I'm currently doing the figures on whether to buy another property or put the money into shares.

As my wife is not currently paying any tax so which ever way we go it will be in her name.

The property I'm looking at is $230,000 rented for $300/wk and the net yield is 4.8%. With a 20% deposit it's basically neutral.

I can borrow the $230,000 against an existing property and buy a portfolio of high yielding blue chip shares. Min 5% net yield with a fully franked dividend. (anz, cba, wbc, tls, wow, wes etc)

So including franking credits a yield of around 8.5% seeing as she is currently paying no tax.

With shares I can diversify between many different companies in a range of different sectors.
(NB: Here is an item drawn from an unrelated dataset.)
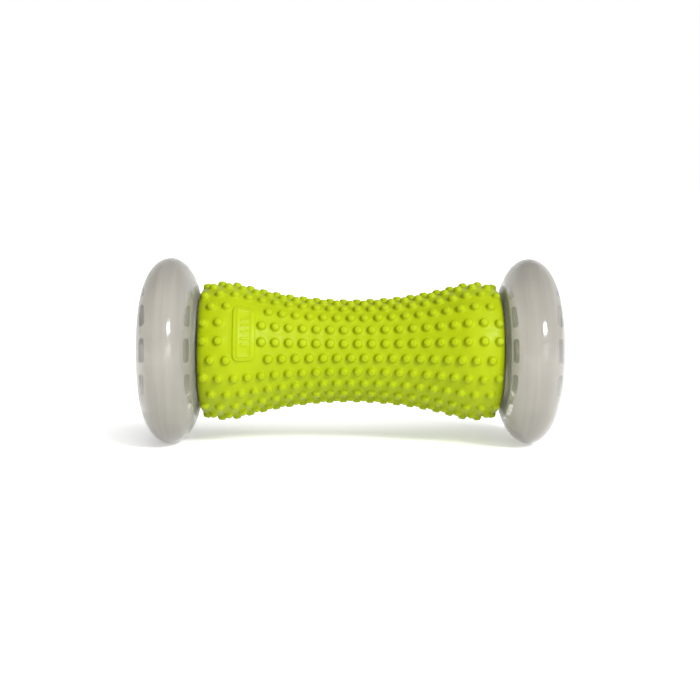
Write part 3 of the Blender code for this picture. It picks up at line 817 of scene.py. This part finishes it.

If I buy the property I'm buying one house in one town.

Imagine putting all the money into just one share! :eek:

In my opinion you need to keep a balance of both.

Shares provide growth, yield and liquidity. Property gives stability and the ability to leverage.

They compliment each other, so why not have both?


RC
 
If he only cares about the yield, and probably wont exit, then I imagine doesnt care about entry

Yeah sort of. I dont work out a price that I'm prepared to pay.

I'd put half the money in and then keep adding on the dips to lower my average cost.
That's the most important thing with shares IMO. Keeping some powder dry.
You dont want to be just "riding out" the falls in the market, you need to use those opportunities to average your price back.

RC
 
I use both shares and property and generally apply the same principles to both. Long term buy and hold. I very typically leveraged to the hilt in my "youth" in blue chip properties and as I made heaps of equity, started to invest in simple low cost / high yield managed share fund/s (without leverage). I'm still weighted heavily in property but the balance will improve as I get older. There's something quite elegant about receiving those quarterly dividend payments without any associated property management issues.

But I will always have both. It's not one or the other. I could never predict which asset class will do better at any point in time and not interested in working it out.